§ **Goal**:
Extract the complete data exactly as given.

§ **Provided material**:
===============

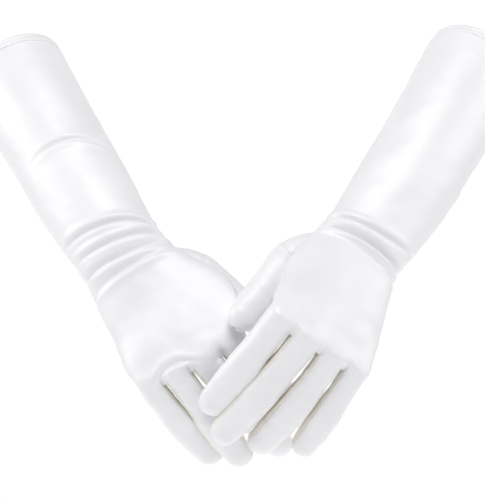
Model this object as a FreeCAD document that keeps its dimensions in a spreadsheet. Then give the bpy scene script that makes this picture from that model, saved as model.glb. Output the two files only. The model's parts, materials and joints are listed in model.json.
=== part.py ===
import FreeCAD, Part
import Sketcher

import os

# A worn pair of below-the-elbow satin gloves, one resting over the other.
# +Z is up, the backs of both hands face -Y, and the origin is the middle of the right arm opening.
# Every glove segment has a frame of its own: x across the hand, y out of the back of the hand,
# z towards the fingertips. The left glove mirrors the right one, so its thumb is on the -x side.

os.makedirs("parts", exist_ok=True)
doc = FreeCAD.newDocument("OperaGloves")
sheet = doc.addObject("Spreadsheet::Sheet", "Sizes")

# Cloth and sewing
CLOTH_SIZES = {
    "cloth": 0.8,                 # thickness of one layer of stretch satin
    "edge_gap": 0.4,              # from a joint's plane to the edge of each panel
    "seam_offset": 0.4,           # side seams sit this far towards the back
    "hinge_inset": 0.35,          # how far a hinge sits off the middle, as a share of half the depth
    "hem_height": 7.0,
    "hem_radius": 37.0,           # outside of the turned hem
    "thread": 0.25,               # radius of a sewing thread
    "lower_stitch": 3.1,          # from the middle of the hem down to the stitch line
    "upper_stitch": 0.0,
    "seam_width": 3.0,            # seam allowance that stands inside the sleeve
    "seam_thickness": 1.0,
    "fourchette_half": 5.0,       # half the width of the strip between two fingers
}

# Sleeve: distance from the middle of the hem, half width and half depth
SLEEVE_SIZES = {
    "sleeve_length": 180.0,
    "forearm_along": 70.0, "forearm_wide": 34.6, "forearm_deep": 33.0,
    "cuff_along": 128.0, "cuff_wide": 32.5, "cuff_deep": 27.5,
    "wrist_wide": 28.6, "wrist_deep": 20.6,
}

# Hand: distance from the wrist, half width and half depth
HAND_SIZES = {
    "palm_length": 92.0,
    "heel_along": 26.0, "heel_wide": 33.0, "heel_deep": 18.0,
    "palm_along": 54.0, "palm_wide": 36.5, "palm_deep": 15.5,
    "knuckle_along": 77.0, "knuckle_rise": 4.0, "knuckle_wide": 40.0, "knuckle_deep": 14.0,
    "crotch_wide": 40.0, "crotch_deep": 13.0,
    "finger_gap": 0.8,
    "thumb_along": 37.0, "thumb_across": 35.5, "thumb_drop": 11.0,
    "thumb_length": 57.0, "thumb_root": 4.0, "thumb_heel": 26.0, "thumb_hole": 14.0,
    "thumb_root_wide": 12.2, "thumb_root_deep": 12.0,
    "thumb_tip_wide": 9.6, "thumb_tip_deep": 8.4, "thumb_dome": 10.0,
    "thumb_clearance": 0.7,
}

# Fingers: length from the crotch, where the middle joint is, half widths and half depths
FINGERS = ("index", "middle", "ring", "little")
FINGER_SIZES = {
    "length": (74.0, 85.0, 77.0, 65.0),
    "joint": (37.0, 42.5, 38.5, 31.5),
    "root_wide": (10.0, 10.0, 9.2, 8.4),
    "root_deep": (9.2, 9.4, 9.0, 8.0),
    "joint_wide": (9.3, 9.4, 8.7, 7.7),
    "joint_deep": (8.4, 8.6, 8.2, 7.2),
    "tip_wide": (7.8, 7.9, 7.3, 6.5),
    "tip_deep": (6.8, 7.0, 6.6, 5.9),
    "dome": (8.5, 8.5, 8.0, 7.0),
    "rise": (-0.5, 1.0, 0.3, -2.0),
}

# How each glove is worn, in degrees. Swing is to the viewer's right, lean is towards the viewer,
# turn is about the limb's own axis, bend is towards the palm, splay is towards +x.
POSE_NAMES = ("sleeve_swing", "sleeve_lean", "sleeve_turn", "hand_swing", "hand_lean", "hand_turn",
              "knuckle_bend", "knuckle_slant", "middle_bend", "thumb_splay", "thumb_bend")
POSES = {
    "right": (32.9, 31.9, 0.0, 34.1, 24.1, 0.0, 40.5, -7.0, 9.0, 19.0, 20.0),
    "left": (-34.9, 30.7, -8.0, -26.1, 41.5, -13.4, 54.5, 0.0, 12.0, -10.0, 20.0),
}
FINGER_SPLAY = {
    "right": (15.0, 12.5, 8.0, 8.5),
    "left": (0.0, -2.0, 2.2, 5.0),
}
# From the right wrist to the left wrist
WRIST_OFFSET = {"wrist_apart": 152.7, "wrist_forward": -9.0, "wrist_above": 5.9}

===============

§ **Reply to the exercise**:
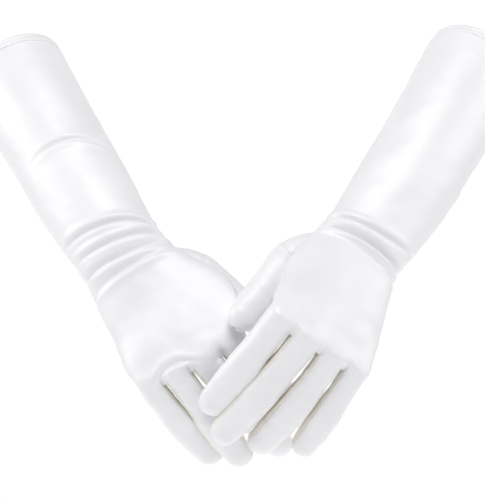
Model this object as a FreeCAD document that keeps its dimensions in a spreadsheet. Then give the bpy scene script that makes this picture from that model, saved as model.glb. Output the two files only. The model's parts, materials and joints are listed in model.json.
=== part.py ===
import FreeCAD, Part
import Sketcher

import os

# A worn pair of below-the-elbow satin gloves, one resting over the other.
# +Z is up, the backs of both hands face -Y, and the origin is the middle of the right arm opening.
# Every glove segment has a frame of its own: x across the hand, y out of the back of the hand,
# z towards the fingertips. The left glove mirrors the right one, so its thumb is on the -x side.

os.makedirs("parts", exist_ok=True)
doc = FreeCAD.newDocument("OperaGloves")
sheet = doc.addObject("Spreadsheet::Sheet", "Sizes")

# Cloth and sewing
CLOTH_SIZES = {
    "cloth": 0.8,                 # thickness of one layer of stretch satin
    "edge_gap": 0.4,              # from a joint's plane to the edge of each panel
    "seam_offset": 0.4,           # side seams sit this far towards the back
    "hinge_inset": 0.35,          # how far a hinge sits off the middle, as a share of half the depth
    "hem_height": 7.0,
    "hem_radius": 37.0,           # outside of the turned hem
    "thread": 0.25,               # radius of a sewing thread
    "lower_stitch": 3.1,          # from the middle of the hem down to the stitch line
    "upper_stitch": 0.0,
    "seam_width": 3.0,            # seam allowance that stands inside the sleeve
    "seam_thickness": 1.0,
    "fourchette_half": 5.0,       # half the width of the strip between two fingers
}

# Sleeve: distance from the middle of the hem, half width and half depth
SLEEVE_SIZES = {
    "sleeve_length": 180.0,
    "forearm_along": 70.0, "forearm_wide": 34.6, "forearm_deep": 33.0,
    "cuff_along": 128.0, "cuff_wide": 32.5, "cuff_deep": 27.5,
    "wrist_wide": 28.6, "wrist_deep": 20.6,
}

# Hand: distance from the wrist, half width and half depth
HAND_SIZES = {
    "palm_length": 92.0,
    "heel_along": 26.0, "heel_wide": 33.0, "heel_deep": 18.0,
    "palm_along": 54.0, "palm_wide": 36.5, "palm_deep": 15.5,
    "knuckle_along": 77.0, "knuckle_rise": 4.0, "knuckle_wide": 40.0, "knuckle_deep": 14.0,
    "crotch_wide": 40.0, "crotch_deep": 13.0,
    "finger_gap": 0.8,
    "thumb_along": 37.0, "thumb_across": 35.5, "thumb_drop": 11.0,
    "thumb_length": 57.0, "thumb_root": 4.0, "thumb_heel": 26.0, "thumb_hole": 14.0,
    "thumb_root_wide": 12.2, "thumb_root_deep": 12.0,
    "thumb_tip_wide": 9.6, "thumb_tip_deep": 8.4, "thumb_dome": 10.0,
    "thumb_clearance": 0.7,
}

# Fingers: length from the crotch, where the middle joint is, half widths and half depths
FINGERS = ("index", "middle", "ring", "little")
FINGER_SIZES = {
    "length": (74.0, 85.0, 77.0, 65.0),
    "joint": (37.0, 42.5, 38.5, 31.5),
    "root_wide": (10.0, 10.0, 9.2, 8.4),
    "root_deep": (9.2, 9.4, 9.0, 8.0),
    "joint_wide": (9.3, 9.4, 8.7, 7.7),
    "joint_deep": (8.4, 8.6, 8.2, 7.2),
    "tip_wide": (7.8, 7.9, 7.3, 6.5),
    "tip_deep": (6.8, 7.0, 6.6, 5.9),
    "dome": (8.5, 8.5, 8.0, 7.0),
    "rise": (-0.5, 1.0, 0.3, -2.0),
}

# How each glove is worn, in degrees. Swing is to the viewer's right, lean is towards the viewer,
# turn is about the limb's own axis, bend is towards the palm, splay is towards +x.
POSE_NAMES = ("sleeve_swing", "sleeve_lean", "sleeve_turn", "hand_swing", "hand_lean", "hand_turn",
              "knuckle_bend", "knuckle_slant", "middle_bend", "thumb_splay", "thumb_bend")
POSES = {
    "right": (32.9, 31.9, 0.0, 34.1, 24.1, 0.0, 40.5, -7.0, 9.0, 19.0, 20.0),
    "left": (-34.9, 30.7, -8.0, -26.1, 41.5, -13.4, 54.5, 0.0, 12.0, -10.0, 20.0),
}
FINGER_SPLAY = {
    "right": (15.0, 12.5, 8.0, 8.5),
    "left": (0.0, -2.0, 2.2, 5.0),
}
# From the right wrist to the left wrist
WRIST_OFFSET = {"wrist_apart": 152.7, "wrist_forward": -9.0, "wrist_above": 5.9}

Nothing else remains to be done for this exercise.